Dalam kasus nuklir Iran, misalnya, kita bisa melihat sejauhmana urgensi dan relevansi interpelasi tersebut bagi kepentingan rakyat. Apalagi belakangan terlihat sikap akomodatif Iran terhadap badan atom internasional (IAEA) dalam pengembangan nuklirnya. Paling tidak anggota DPR bisa melihat skala prioritas dalam pelaksanaan interpelasi di tengah beragam problem sosial yang menghimpit masyarakat dan mendesak diselesaikan. Dan harus mendapat perhatian pula bahwa interpelasi, di samping menguras energi, juga menguras dana yang tidak sedikit.

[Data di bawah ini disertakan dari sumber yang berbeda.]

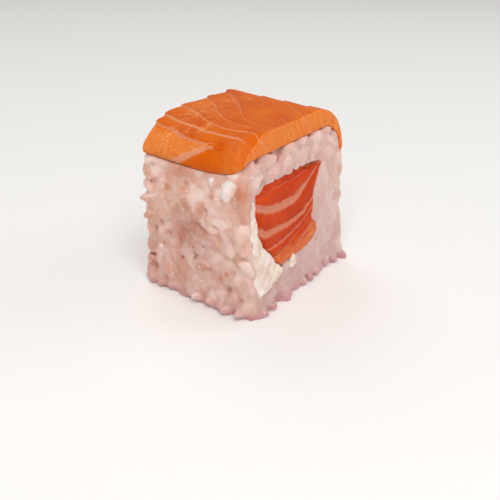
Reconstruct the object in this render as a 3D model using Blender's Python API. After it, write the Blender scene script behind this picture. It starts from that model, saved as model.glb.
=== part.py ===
"""One slice of a pressed sushi roll: a block of vinegared rice round a salmon core and soft cheese, with a
slice of raw salmon laid over the top.

The roll lay along Y. Its two cut faces look along -Y and +Y, and show the filling. The salmon slice follows
the roll's rounded upper edges. Z is up. The origin is in the middle of the foot that the block rests on.
"""

import math
import random

import bmesh
import bpy
from mathutils import Matrix, Vector

MM = 0.001

# Driving dimensions of the rice block
BLOCK_WIDTH = 35.3 * MM  # X, across the cut face
BLOCK_LENGTH = 24.3 * MM  # Y, from cut face to cut face at the top
BLOCK_HEIGHT = 32.0 * MM
FRONT_LEAN = 2.7 * MM  # how far the -Y cut face runs out at the bottom
BACK_LEAN = 1.7 * MM  # the same on the +Y cut face
WAIST = 0.4 * MM  # how far the sides swell and draw in
DENT_DEPTH = 0.8 * MM  # the pressed hollow on the -X side
DENT_PLACE = (2.0 * MM, 15.5 * MM)  # its middle, Y and Z
DENT_RADIUS = 8.0 * MM
CORE_INSET = 0.55 * MM  # the packed core lies this far under the outer grains

# Cooked short rice grains
GRAIN_LENGTH = 6.0 * MM
GRAIN_WIDTH = 2.9 * MM
GRAIN_SIDES = 6
GRAIN_ENDS = 0.6  # share of a grain's length between the two rings that round its ends
GRAIN_SPACING = {"left": 3.1 * MM, "front": 3.25 * MM, "right": 3.2 * MM, "back": 3.25 * MM}
GRAIN_DEPTH = {"left": 0.95 * MM, "front": 1.05 * MM, "right": 0.95 * MM, "back": 1.05 * MM}
RIM_SPACING = 3.0 * MM
RIM_REACH = 1.7 * MM  # how far the grains at the foot poke out

# The salmon slice
SLICE_THICKNESS = 4.0 * MM
LEFT_RADIUS = (2.0 * MM, 7.5 * MM)  # of the roll's edge under the slice, at its front and back
RIGHT_RADIUS = 6.5 * MM
RIGHT_INSET = 0.8 * MM  # the roll's shoulder on the +X side lies this far in
SLICE_LEFT_END = (31.3 * MM, 28.8 * MM)  # height of its lower edge on the -X side, front and back
SLICE_RIGHT_END = (25.5 * MM, 27.5 * MM)  # the same on the +X side
LEFT_TAPER = (2.5 * MM, 11.0 * MM)  # the slice thins out over this length, front and back
RIGHT_TAPER = (14.0 * MM, 8.0 * MM)
LEFT_EDGE = 1.4 * MM  # thickness at its ends
RIGHT_EDGE = 0.6 * MM
SLICE_OVERHANG = (0.3 * MM, 0.9 * MM)  # past the front and the back cut face
SLICE_COLUMNS = 28  # across the roll
SLICE_ROWS = 11  # along the roll
BAND_DEPTH = 0.2 * MM  # of the shallow steps between muscle bands

GAP = 0.3 * MM  # between neighbouring pieces
CUT_RELIEF = 0.5 * MM  # how far the filling stands out of the cut faces

# Height, -X side and +X side of the filling's outline on the cut face, in millimetres
CORE_SIDES = (
    (8.2, -7.4, -5.6), (9.3, -8.8, 3.6), (10.4, -9.4, 5.8), (12.2, -10.6, 6.4), (14.0, -12.7, 4.8),
    (16.5, -13.9, 5.3), (19.5, -14.6, 5.9), (22.0, -14.7, 7.1), (24.2, -14.4, 8.3), (25.6, -13.4, 8.6),
    (26.6, -9.0, 1.5),
)
CHEESE_SIDES = (
    (4.6, -14.6, -9.5), (5.6, -15.1, -5.2), (8.0, -15.3, -4.8), (11.0, -15.4, -8.0), (15.0, -15.4, -11.0),
    (19.0, -15.4, -13.0), (22.5, -15.3, -13.4), (24.6, -15.0, -14.2),
)

RICE = ("rice", (0.80, 0.62, 0.56, 1.0), 0.42)
SALMON = ("salmon", (0.66, 0.15, 0.03, 1.0), 0.30)
CORE_SALMON = ("core_salmon", (0.55, 0.07, 0.02, 1.0), 0.32)
CHEESE = ("cheese", (0.85, 0.70, 0.60, 1.0), 0.50)


def clear_scene():
    for obj in list(bpy.data.objects):
        bpy.data.objects.remove(obj, do_unlink=True)


def smooth_step(value):
    value = min(1.0, max(0.0, value))
    return value * value * (3.0 - 2.0 * value)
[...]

Dengan demikian, interpelasi bisa dilakukan secara selektif dengan mempertimbangkan kepentingan rakyat seperti masalah kemiskinan, pengangguran, pendidikan, dan penyelesaian problem sosial yang betul-betul sulit dicerna. Lebih penting lagi, problem sosial tersebut harus diletakkan sebagai masalah bersama (legislatif, eksekutif, dan yudikatif) yang harus diselesaikan sesuai tugas dan fungsi masing-masing. Oleh sebab itu, tugas ini tidak terikat oleh kelompok (partai) apalagi person, tapi kolektivitas kenegaraan. Di sinilah sikap kenegarawanan dipertaruhkan oleh semua elite politik yang diberi amanah oleh rakyat.